What you need to do
From the first line of the data below, copy each line up to the one containing "const clipSheet = 1.2;", and include that line too.

Data provided
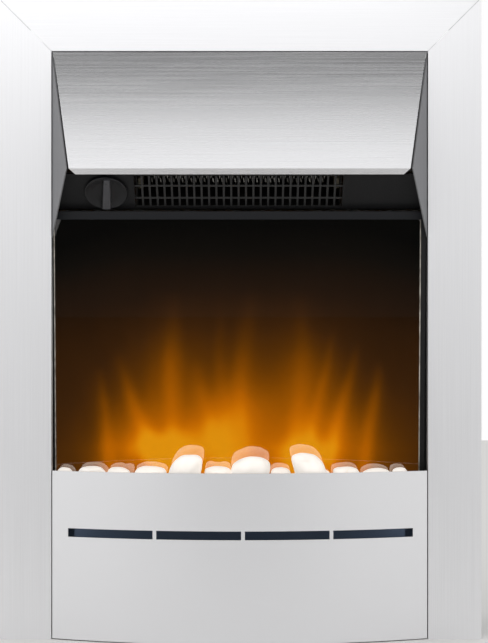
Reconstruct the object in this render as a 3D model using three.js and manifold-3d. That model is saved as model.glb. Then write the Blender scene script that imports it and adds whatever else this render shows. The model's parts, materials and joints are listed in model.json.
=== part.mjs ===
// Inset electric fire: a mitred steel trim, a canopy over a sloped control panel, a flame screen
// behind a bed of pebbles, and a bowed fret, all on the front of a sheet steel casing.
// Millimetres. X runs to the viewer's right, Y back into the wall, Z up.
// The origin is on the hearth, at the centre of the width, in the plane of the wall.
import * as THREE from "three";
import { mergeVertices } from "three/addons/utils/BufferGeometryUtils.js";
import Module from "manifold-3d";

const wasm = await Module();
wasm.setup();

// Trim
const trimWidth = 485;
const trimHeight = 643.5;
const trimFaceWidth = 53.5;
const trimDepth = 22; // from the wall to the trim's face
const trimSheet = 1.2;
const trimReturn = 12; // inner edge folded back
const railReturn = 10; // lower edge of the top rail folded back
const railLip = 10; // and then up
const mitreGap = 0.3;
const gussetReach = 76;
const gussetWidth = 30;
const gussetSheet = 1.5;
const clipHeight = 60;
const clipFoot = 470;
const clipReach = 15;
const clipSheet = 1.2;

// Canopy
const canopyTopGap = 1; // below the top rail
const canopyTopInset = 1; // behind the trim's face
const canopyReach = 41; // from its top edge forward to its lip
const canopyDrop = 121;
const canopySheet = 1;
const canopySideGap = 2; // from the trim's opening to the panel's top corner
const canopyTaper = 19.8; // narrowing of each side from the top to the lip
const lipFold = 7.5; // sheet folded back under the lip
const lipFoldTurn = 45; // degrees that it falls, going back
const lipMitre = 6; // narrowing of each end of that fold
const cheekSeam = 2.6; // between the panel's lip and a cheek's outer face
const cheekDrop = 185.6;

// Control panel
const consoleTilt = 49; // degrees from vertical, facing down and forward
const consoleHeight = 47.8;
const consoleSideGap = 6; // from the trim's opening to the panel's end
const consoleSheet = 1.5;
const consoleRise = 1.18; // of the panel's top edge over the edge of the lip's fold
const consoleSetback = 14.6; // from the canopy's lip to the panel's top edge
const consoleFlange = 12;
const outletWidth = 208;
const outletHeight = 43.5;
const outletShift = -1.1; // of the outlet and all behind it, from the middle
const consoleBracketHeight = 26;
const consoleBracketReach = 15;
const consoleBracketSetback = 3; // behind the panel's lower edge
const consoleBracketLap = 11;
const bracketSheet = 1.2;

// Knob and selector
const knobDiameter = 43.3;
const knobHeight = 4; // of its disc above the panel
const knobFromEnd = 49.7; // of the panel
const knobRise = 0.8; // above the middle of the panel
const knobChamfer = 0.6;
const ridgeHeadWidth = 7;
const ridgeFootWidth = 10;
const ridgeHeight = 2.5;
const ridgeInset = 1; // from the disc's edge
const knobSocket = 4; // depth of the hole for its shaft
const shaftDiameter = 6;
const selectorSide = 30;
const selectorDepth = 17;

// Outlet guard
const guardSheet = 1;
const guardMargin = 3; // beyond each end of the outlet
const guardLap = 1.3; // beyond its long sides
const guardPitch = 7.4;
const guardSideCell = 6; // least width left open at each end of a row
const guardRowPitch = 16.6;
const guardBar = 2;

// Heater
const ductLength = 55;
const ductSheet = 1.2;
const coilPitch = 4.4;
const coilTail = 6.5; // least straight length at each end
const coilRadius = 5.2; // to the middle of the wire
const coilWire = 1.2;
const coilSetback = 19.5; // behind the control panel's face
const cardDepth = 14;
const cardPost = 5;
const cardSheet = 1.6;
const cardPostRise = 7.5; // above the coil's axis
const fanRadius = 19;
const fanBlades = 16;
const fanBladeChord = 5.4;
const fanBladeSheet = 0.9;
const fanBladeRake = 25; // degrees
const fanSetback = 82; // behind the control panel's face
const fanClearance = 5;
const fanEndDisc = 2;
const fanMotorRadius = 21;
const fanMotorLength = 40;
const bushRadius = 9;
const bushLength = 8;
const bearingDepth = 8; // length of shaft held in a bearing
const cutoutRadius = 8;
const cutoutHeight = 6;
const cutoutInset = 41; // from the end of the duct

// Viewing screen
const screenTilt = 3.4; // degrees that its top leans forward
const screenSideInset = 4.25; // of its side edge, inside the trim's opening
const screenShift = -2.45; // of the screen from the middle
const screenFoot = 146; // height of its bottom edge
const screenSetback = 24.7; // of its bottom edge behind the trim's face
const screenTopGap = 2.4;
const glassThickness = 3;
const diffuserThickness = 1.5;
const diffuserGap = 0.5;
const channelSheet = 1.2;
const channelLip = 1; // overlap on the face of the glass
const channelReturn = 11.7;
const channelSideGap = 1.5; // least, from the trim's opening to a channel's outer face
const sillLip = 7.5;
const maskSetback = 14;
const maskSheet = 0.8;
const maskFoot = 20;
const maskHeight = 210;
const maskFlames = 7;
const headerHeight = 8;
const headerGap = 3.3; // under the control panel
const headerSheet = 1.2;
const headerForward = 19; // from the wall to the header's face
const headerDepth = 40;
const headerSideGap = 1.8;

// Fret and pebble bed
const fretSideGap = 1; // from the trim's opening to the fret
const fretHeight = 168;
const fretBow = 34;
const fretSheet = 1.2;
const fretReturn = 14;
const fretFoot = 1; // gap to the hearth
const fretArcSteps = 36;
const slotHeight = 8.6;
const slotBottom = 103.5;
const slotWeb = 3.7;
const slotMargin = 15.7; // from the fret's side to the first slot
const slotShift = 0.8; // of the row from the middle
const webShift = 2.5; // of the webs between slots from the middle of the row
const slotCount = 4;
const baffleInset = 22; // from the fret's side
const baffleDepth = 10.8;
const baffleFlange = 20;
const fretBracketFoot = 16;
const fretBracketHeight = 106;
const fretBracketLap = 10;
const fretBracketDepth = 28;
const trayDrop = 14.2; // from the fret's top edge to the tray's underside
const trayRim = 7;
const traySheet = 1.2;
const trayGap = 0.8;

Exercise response
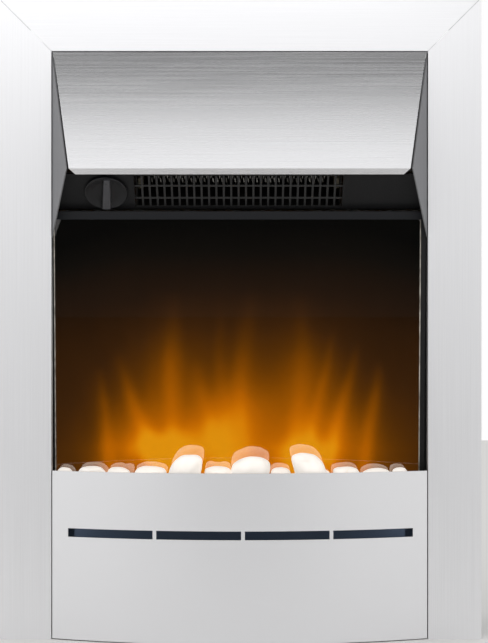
Reconstruct the object in this render as a 3D model using three.js and manifold-3d. That model is saved as model.glb. Then write the Blender scene script that imports it and adds whatever else this render shows. The model's parts, materials and joints are listed in model.json.
=== part.mjs ===
// Inset electric fire: a mitred steel trim, a canopy over a sloped control panel, a flame screen
// behind a bed of pebbles, and a bowed fret, all on the front of a sheet steel casing.
// Millimetres. X runs to the viewer's right, Y back into the wall, Z up.
// The origin is on the hearth, at the centre of the width, in the plane of the wall.
import * as THREE from "three";
import { mergeVertices } from "three/addons/utils/BufferGeometryUtils.js";
import Module from "manifold-3d";

const wasm = await Module();
wasm.setup();

// Trim
const trimWidth = 485;
const trimHeight = 643.5;
const trimFaceWidth = 53.5;
const trimDepth = 22; // from the wall to the trim's face
const trimSheet = 1.2;
const trimReturn = 12; // inner edge folded back
const railReturn = 10; // lower edge of the top rail folded back
const railLip = 10; // and then up
const mitreGap = 0.3;
const gussetReach = 76;
const gussetWidth = 30;
const gussetSheet = 1.5;
const clipHeight = 60;
const clipFoot = 470;
const clipReach = 15;
const clipSheet = 1.2;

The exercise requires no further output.